----- Supplied information
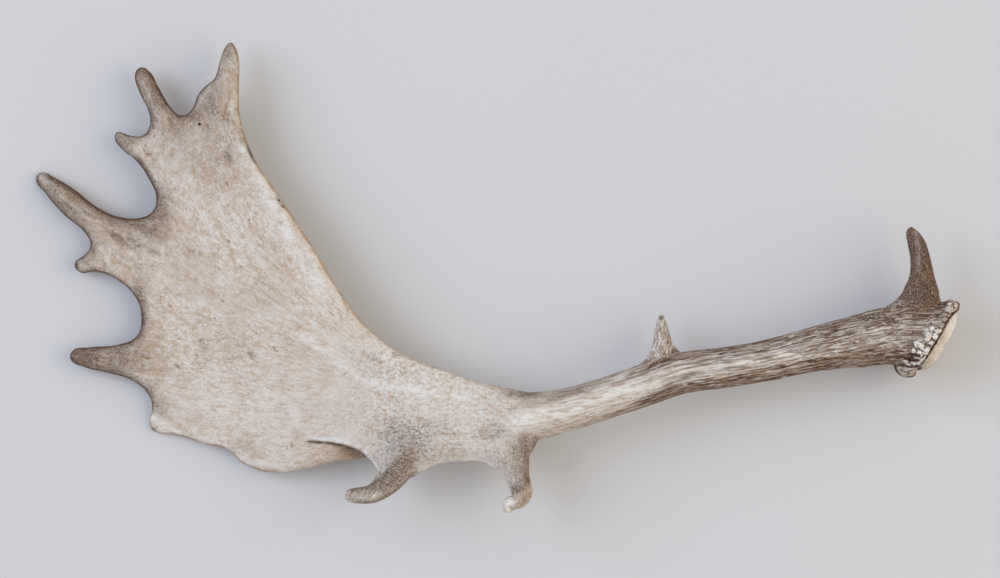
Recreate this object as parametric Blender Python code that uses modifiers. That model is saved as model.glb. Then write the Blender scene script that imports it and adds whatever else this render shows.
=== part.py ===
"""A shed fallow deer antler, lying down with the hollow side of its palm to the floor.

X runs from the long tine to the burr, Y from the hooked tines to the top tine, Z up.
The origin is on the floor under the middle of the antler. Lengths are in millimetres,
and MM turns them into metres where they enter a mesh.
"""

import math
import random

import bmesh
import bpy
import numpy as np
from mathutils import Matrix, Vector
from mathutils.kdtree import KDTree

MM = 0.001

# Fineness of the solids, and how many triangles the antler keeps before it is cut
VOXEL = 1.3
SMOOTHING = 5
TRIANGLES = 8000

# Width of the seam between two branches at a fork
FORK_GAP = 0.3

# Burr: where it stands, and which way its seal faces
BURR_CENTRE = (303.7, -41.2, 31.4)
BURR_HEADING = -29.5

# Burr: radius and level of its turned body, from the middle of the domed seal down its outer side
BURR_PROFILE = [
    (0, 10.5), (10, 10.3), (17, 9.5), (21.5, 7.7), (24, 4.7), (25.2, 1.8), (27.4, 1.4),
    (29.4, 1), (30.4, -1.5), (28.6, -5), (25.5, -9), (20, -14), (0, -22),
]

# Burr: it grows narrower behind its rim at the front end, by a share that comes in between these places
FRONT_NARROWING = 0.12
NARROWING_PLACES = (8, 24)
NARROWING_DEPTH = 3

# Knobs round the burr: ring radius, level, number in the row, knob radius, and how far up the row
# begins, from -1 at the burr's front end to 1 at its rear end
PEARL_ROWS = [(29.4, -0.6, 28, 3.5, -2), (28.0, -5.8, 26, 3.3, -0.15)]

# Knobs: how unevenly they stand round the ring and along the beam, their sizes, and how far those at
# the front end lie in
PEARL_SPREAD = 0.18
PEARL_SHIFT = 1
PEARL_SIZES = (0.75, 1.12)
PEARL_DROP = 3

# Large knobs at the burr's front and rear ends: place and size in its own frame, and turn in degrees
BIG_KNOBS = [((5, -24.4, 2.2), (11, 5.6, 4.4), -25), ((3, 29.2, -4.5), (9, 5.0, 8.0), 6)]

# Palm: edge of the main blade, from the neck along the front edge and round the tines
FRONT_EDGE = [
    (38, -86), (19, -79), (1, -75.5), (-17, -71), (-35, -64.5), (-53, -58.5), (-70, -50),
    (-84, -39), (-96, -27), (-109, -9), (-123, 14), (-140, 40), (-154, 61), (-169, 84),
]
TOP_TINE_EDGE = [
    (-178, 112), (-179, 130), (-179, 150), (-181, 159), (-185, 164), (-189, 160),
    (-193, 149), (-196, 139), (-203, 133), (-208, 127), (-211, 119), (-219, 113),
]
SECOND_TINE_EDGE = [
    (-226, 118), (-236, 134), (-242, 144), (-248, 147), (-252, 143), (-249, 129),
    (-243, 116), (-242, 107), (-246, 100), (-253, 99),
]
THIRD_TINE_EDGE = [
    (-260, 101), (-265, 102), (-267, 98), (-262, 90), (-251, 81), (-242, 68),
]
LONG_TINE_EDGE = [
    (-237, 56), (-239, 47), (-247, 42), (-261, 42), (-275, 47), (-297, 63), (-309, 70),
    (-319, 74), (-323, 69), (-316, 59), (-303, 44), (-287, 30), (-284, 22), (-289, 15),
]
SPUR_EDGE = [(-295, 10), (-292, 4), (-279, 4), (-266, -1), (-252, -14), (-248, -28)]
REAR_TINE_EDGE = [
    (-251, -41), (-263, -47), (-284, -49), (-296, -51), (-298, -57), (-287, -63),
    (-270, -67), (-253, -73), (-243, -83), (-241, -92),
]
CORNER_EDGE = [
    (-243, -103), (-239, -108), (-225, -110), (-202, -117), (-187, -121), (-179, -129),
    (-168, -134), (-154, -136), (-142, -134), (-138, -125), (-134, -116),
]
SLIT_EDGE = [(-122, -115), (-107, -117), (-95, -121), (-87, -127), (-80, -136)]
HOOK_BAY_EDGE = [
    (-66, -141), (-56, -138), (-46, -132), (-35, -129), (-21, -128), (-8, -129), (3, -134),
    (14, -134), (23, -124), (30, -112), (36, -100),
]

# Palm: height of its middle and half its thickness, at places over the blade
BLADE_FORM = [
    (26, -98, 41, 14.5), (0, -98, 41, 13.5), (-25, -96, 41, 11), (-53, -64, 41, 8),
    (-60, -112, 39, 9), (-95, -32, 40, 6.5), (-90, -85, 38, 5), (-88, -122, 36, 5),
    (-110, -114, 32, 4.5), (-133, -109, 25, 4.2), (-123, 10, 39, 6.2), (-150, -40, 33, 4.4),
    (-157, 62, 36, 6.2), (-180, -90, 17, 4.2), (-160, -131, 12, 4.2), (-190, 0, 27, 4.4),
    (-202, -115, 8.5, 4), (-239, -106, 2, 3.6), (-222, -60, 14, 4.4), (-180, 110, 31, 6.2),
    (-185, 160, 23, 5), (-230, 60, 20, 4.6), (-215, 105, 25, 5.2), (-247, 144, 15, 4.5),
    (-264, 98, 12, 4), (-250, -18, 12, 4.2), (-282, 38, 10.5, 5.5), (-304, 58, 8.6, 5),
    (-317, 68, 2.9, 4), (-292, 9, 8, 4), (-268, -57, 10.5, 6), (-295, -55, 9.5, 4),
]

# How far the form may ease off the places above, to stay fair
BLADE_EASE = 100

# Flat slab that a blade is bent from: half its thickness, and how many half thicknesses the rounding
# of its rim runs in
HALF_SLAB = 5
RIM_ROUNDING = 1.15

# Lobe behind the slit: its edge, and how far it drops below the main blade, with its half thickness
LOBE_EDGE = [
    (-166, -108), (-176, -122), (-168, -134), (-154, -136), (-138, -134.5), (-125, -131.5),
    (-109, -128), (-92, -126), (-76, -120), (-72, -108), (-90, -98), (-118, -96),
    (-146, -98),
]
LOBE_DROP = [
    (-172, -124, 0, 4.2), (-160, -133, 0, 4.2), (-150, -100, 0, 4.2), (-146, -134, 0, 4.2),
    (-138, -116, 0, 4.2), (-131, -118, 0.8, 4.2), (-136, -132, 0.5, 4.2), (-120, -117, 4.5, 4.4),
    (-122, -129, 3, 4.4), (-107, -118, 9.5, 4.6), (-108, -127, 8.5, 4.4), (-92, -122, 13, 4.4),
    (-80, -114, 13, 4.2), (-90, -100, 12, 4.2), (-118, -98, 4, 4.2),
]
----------
• _Written exercise_: Each line of the material should be duplicated exactly, please.

• _Output of the exercise_:
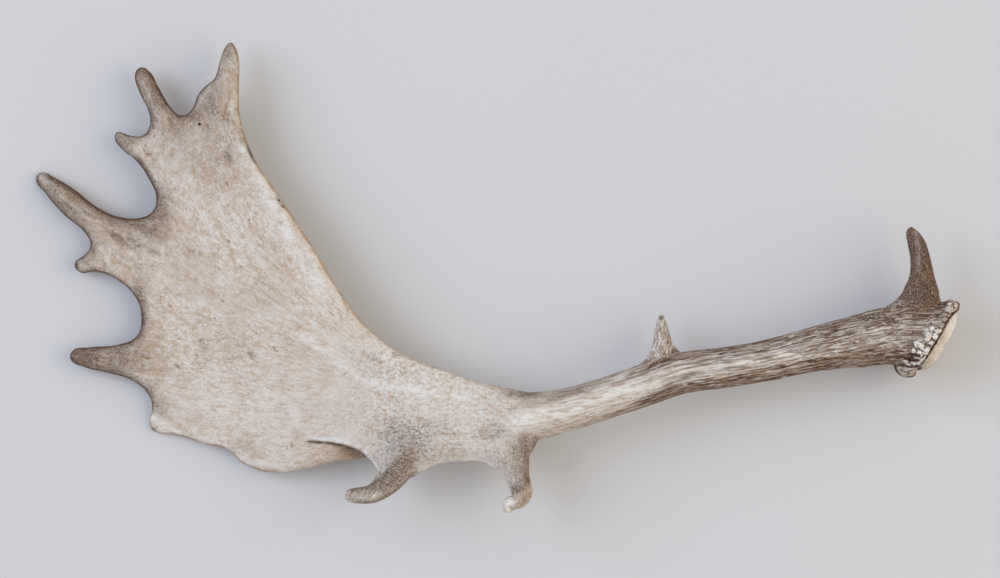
Recreate this object as parametric Blender Python code that uses modifiers. That model is saved as model.glb. Then write the Blender scene script that imports it and adds whatever else this render shows.
=== part.py ===
"""A shed fallow deer antler, lying down with the hollow side of its palm to the floor.

X runs from the long tine to the burr, Y from the hooked tines to the top tine, Z up.
The origin is on the floor under the middle of the antler. Lengths are in millimetres,
and MM turns them into metres where they enter a mesh.
"""

import math
import random

import bmesh
import bpy
import numpy as np
from mathutils import Matrix, Vector
from mathutils.kdtree import KDTree

MM = 0.001

# Fineness of the solids, and how many triangles the antler keeps before it is cut
VOXEL = 1.3
SMOOTHING = 5
TRIANGLES = 8000

# Width of the seam between two branches at a fork
FORK_GAP = 0.3

# Burr: where it stands, and which way its seal faces
BURR_CENTRE = (303.7, -41.2, 31.4)
BURR_HEADING = -29.5

# Burr: radius and level of its turned body, from the middle of the domed seal down its outer side
BURR_PROFILE = [
    (0, 10.5), (10, 10.3), (17, 9.5), (21.5, 7.7), (24, 4.7), (25.2, 1.8), (27.4, 1.4),
    (29.4, 1), (30.4, -1.5), (28.6, -5), (25.5, -9), (20, -14), (0, -22),
]

# Burr: it grows narrower behind its rim at the front end, by a share that comes in between these places
FRONT_NARROWING = 0.12
NARROWING_PLACES = (8, 24)
NARROWING_DEPTH = 3

# Knobs round the burr: ring radius, level, number in the row, knob radius, and how far up the row
# begins, from -1 at the burr's front end to 1 at its rear end
PEARL_ROWS = [(29.4, -0.6, 28, 3.5, -2), (28.0, -5.8, 26, 3.3, -0.15)]

# Knobs: how unevenly they stand round the ring and along the beam, their sizes, and how far those at
# the front end lie in
PEARL_SPREAD = 0.18
PEARL_SHIFT = 1
PEARL_SIZES = (0.75, 1.12)
PEARL_DROP = 3

# Large knobs at the burr's front and rear ends: place and size in its own frame, and turn in degrees
BIG_KNOBS = [((5, -24.4, 2.2), (11, 5.6, 4.4), -25), ((3, 29.2, -4.5), (9, 5.0, 8.0), 6)]

# Palm: edge of the main blade, from the neck along the front edge and round the tines
FRONT_EDGE = [
    (38, -86), (19, -79), (1, -75.5), (-17, -71), (-35, -64.5), (-53, -58.5), (-70, -50),
    (-84, -39), (-96, -27), (-109, -9), (-123, 14), (-140, 40), (-154, 61), (-169, 84),
]
TOP_TINE_EDGE = [
    (-178, 112), (-179, 130), (-179, 150), (-181, 159), (-185, 164), (-189, 160),
    (-193, 149), (-196, 139), (-203, 133), (-208, 127), (-211, 119), (-219, 113),
]
SECOND_TINE_EDGE = [
    (-226, 118), (-236, 134), (-242, 144), (-248, 147), (-252, 143), (-249, 129),
    (-243, 116), (-242, 107), (-246, 100), (-253, 99),
]
THIRD_TINE_EDGE = [
    (-260, 101), (-265, 102), (-267, 98), (-262, 90), (-251, 81), (-242, 68),
]
LONG_TINE_EDGE = [
    (-237, 56), (-239, 47), (-247, 42), (-261, 42), (-275, 47), (-297, 63), (-309, 70),
    (-319, 74), (-323, 69), (-316, 59), (-303, 44), (-287, 30), (-284, 22), (-289, 15),
]
SPUR_EDGE = [(-295, 10), (-292, 4), (-279, 4), (-266, -1), (-252, -14), (-248, -28)]
REAR_TINE_EDGE = [
    (-251, -41), (-263, -47), (-284, -49), (-296, -51), (-298, -57), (-287, -63),
    (-270, -67), (-253, -73), (-243, -83), (-241, -92),
]
CORNER_EDGE = [
    (-243, -103), (-239, -108), (-225, -110), (-202, -117), (-187, -121), (-179, -129),
    (-168, -134), (-154, -136), (-142, -134), (-138, -125), (-134, -116),
]
SLIT_EDGE = [(-122, -115), (-107, -117), (-95, -121), (-87, -127), (-80, -136)]
HOOK_BAY_EDGE = [
    (-66, -141), (-56, -138), (-46, -132), (-35, -129), (-21, -128), (-8, -129), (3, -134),
    (14, -134), (23, -124), (30, -112), (36, -100),
]

# Palm: height of its middle and half its thickness, at places over the blade
BLADE_FORM = [
    (26, -98, 41, 14.5), (0, -98, 41, 13.5), (-25, -96, 41, 11), (-53, -64, 41, 8),
    (-60, -112, 39, 9), (-95, -32, 40, 6.5), (-90, -85, 38, 5), (-88, -122, 36, 5),
    (-110, -114, 32, 4.5), (-133, -109, 25, 4.2), (-123, 10, 39, 6.2), (-150, -40, 33, 4.4),
    (-157, 62, 36, 6.2), (-180, -90, 17, 4.2), (-160, -131, 12, 4.2), (-190, 0, 27, 4.4),
    (-202, -115, 8.5, 4), (-239, -106, 2, 3.6), (-222, -60, 14, 4.4), (-180, 110, 31, 6.2),
    (-185, 160, 23, 5), (-230, 60, 20, 4.6), (-215, 105, 25, 5.2), (-247, 144, 15, 4.5),
    (-264, 98, 12, 4), (-250, -18, 12, 4.2), (-282, 38, 10.5, 5.5), (-304, 58, 8.6, 5),
    (-317, 68, 2.9, 4), (-292, 9, 8, 4), (-268, -57, 10.5, 6), (-295, -55, 9.5, 4),
]

# How far the form may ease off the places above, to stay fair
BLADE_EASE = 100

# Flat slab that a blade is bent from: half its thickness, and how many half thicknesses the rounding
# of its rim runs in
HALF_SLAB = 5
RIM_ROUNDING = 1.15

# Lobe behind the slit: its edge, and how far it drops below the main blade, with its half thickness
LOBE_EDGE = [
    (-166, -108), (-176, -122), (-168, -134), (-154, -136), (-138, -134.5), (-125, -131.5),
    (-109, -128), (-92, -126), (-76, -120), (-72, -108), (-90, -98), (-118, -96),
    (-146, -98),
]
LOBE_DROP = [
    (-172, -124, 0, 4.2), (-160, -133, 0, 4.2), (-150, -100, 0, 4.2), (-146, -134, 0, 4.2),
    (-138, -116, 0, 4.2), (-131, -118, 0.8, 4.2), (-136, -132, 0.5, 4.2), (-120, -117, 4.5, 4.4),
    (-122, -129, 3, 4.4), (-107, -118, 9.5, 4.6), (-108, -127, 8.5, 4.4), (-92, -122, 13, 4.4),
    (-80, -114, 13, 4.2), (-90, -100, 12, 4.2), (-118, -98, 4, 4.2),
]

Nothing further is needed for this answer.